Energy-Saving Myths – Fact or Fiction?

The recent energy price increases has resulted in many households looking to reduce the amount of energy their house consumes.

The first step in reducing energy consumption is to find out how energy efficient your home is. An Energy Performance Certificate (EPC) assessment uses several factors to give your home an energy rating and suggest areas for improvement.

You may already be looking for ways to reduce energy consumption and derive strategies. However, depending on whose advice you take, certain strategies may be ineffective if not thought out correctly, and some are outright myths.

So, let’s take a look at whether the most common strategies work, to save you time, effort, and money.

1) Turn off hot water when not in use

This practice won’t reduce your energy consumption. The best way to combat wasting hot water is to ensure that your hot water tank is fitted with a high-quality jacket to insulate the tank and prevent heat from escaping.

2) Using reflective panels behind the radiator

Installing reflective panels behind radiators to reflect heat into a room, sounds great on paper. However, if you intend to use them on the inside walls of your home, it won’t have any impact on preventing heat from escaping.

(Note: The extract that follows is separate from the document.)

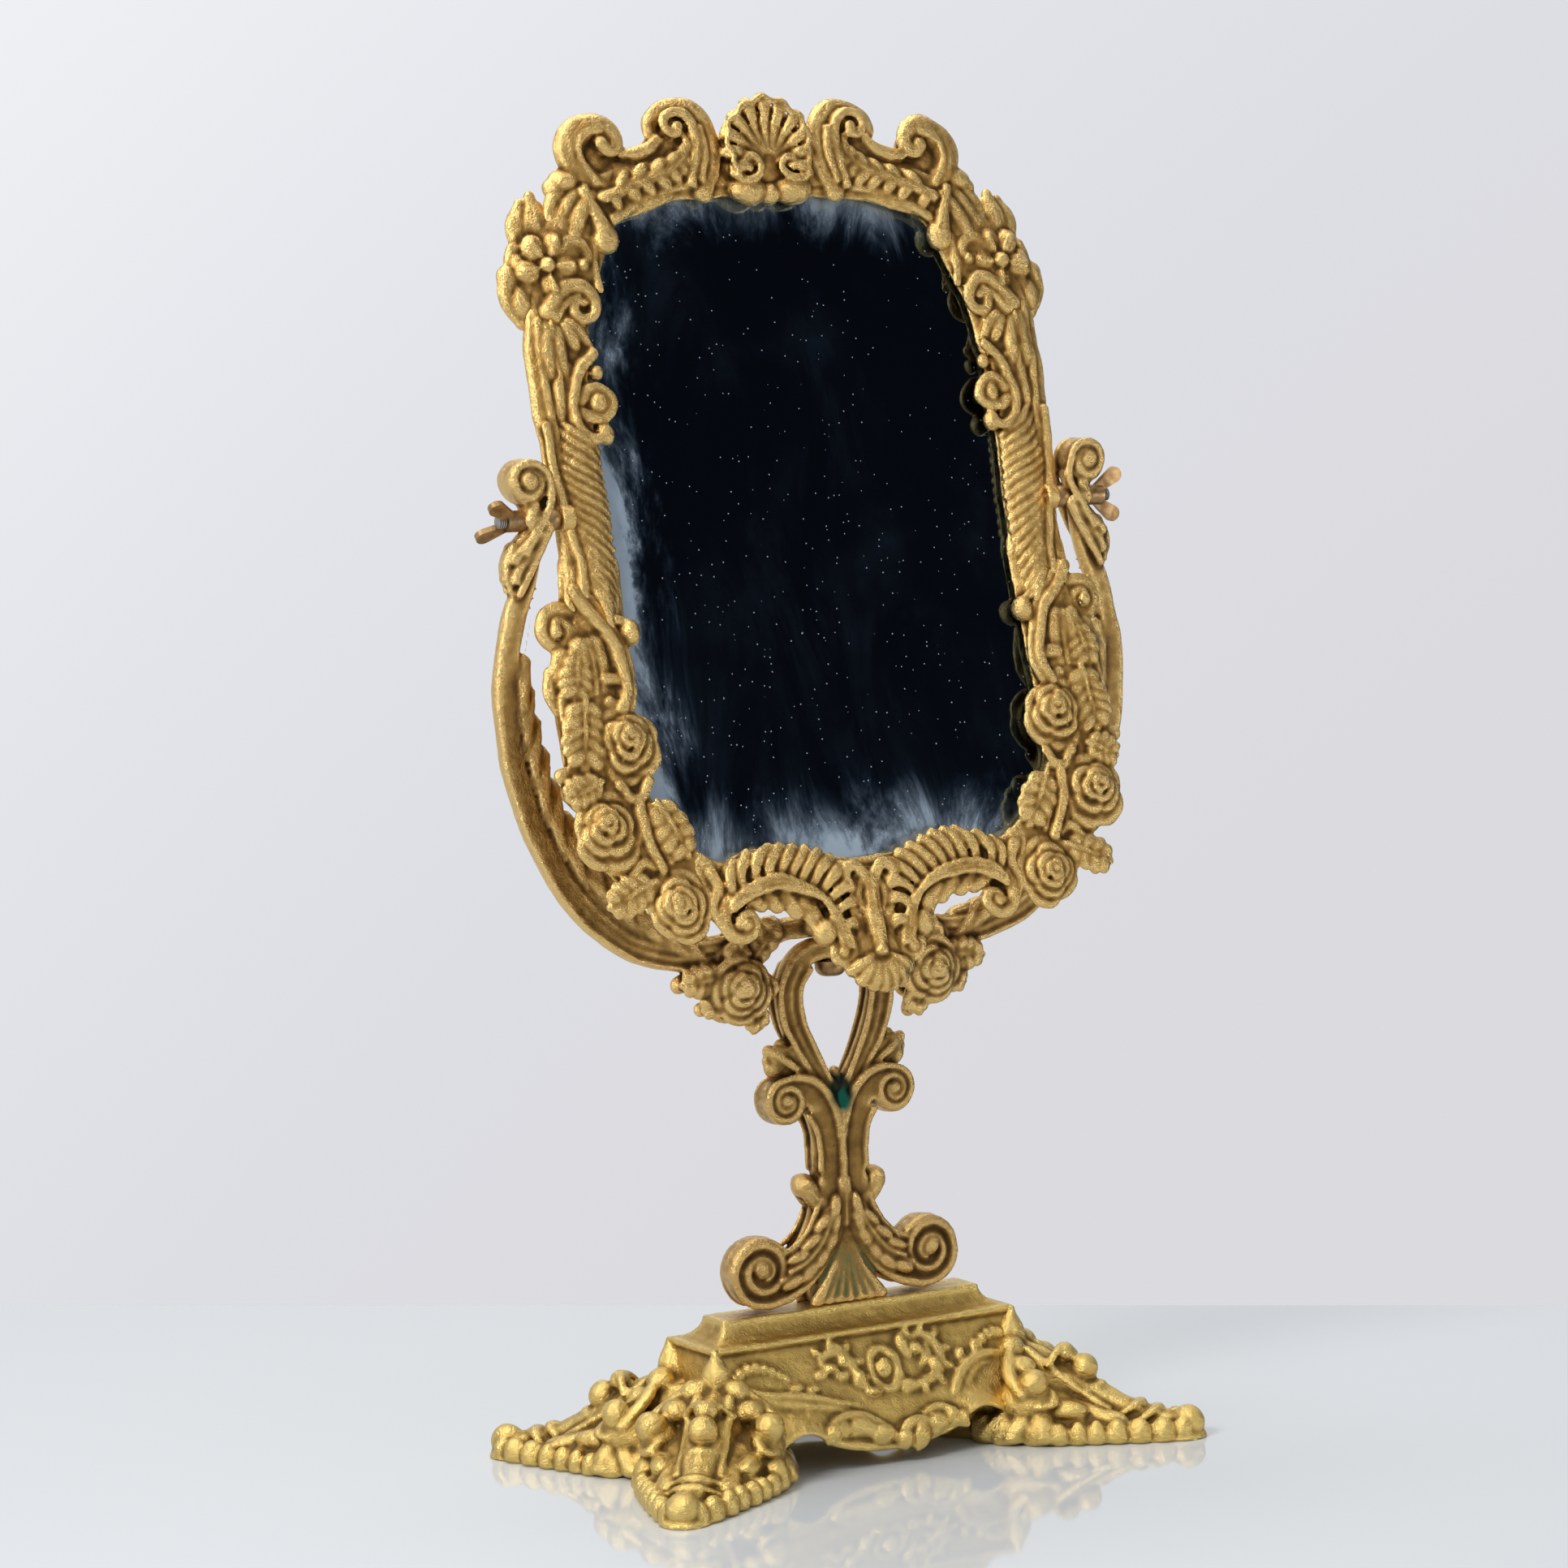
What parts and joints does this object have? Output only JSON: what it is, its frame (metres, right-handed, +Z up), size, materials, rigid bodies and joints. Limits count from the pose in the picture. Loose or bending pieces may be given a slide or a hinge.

Instead, this method is better suited if your radiator is located on an outside wall as it can prevent some heat from escaping. It’s important to use a material that’s designed for this purpose as other materials could pose a risk of fire, or simply melt due to the heat.

3) Getting carpets fitted, and closing curtains

Fitting carpets and keeping curtains drawn is a good way to add another layer of insulation to a home. Carpets can help insulate the floor and curtains can reduce draughts and prevent heat from escaping. Therefore, it would be wise to use this strategy for the rooms you spend the most time in so you don’t have to fork out a huge sum of money having your entire home carpet fitted.

4) Placing a sponge in the letterbox, or using cling film around the windows

It’s a good idea to reduce draughts around your home; however, using the correct material is crucial. Cling film around the window is time-consuming and not as effective as other materials. There is specific draught-proofing material available for doors and windows which are more effective than the DIY approach.

It’s also extremely helpful to double, or triple glaze your windows, so you won’t lose as much heat and therefore, reduce your energy usage and save money.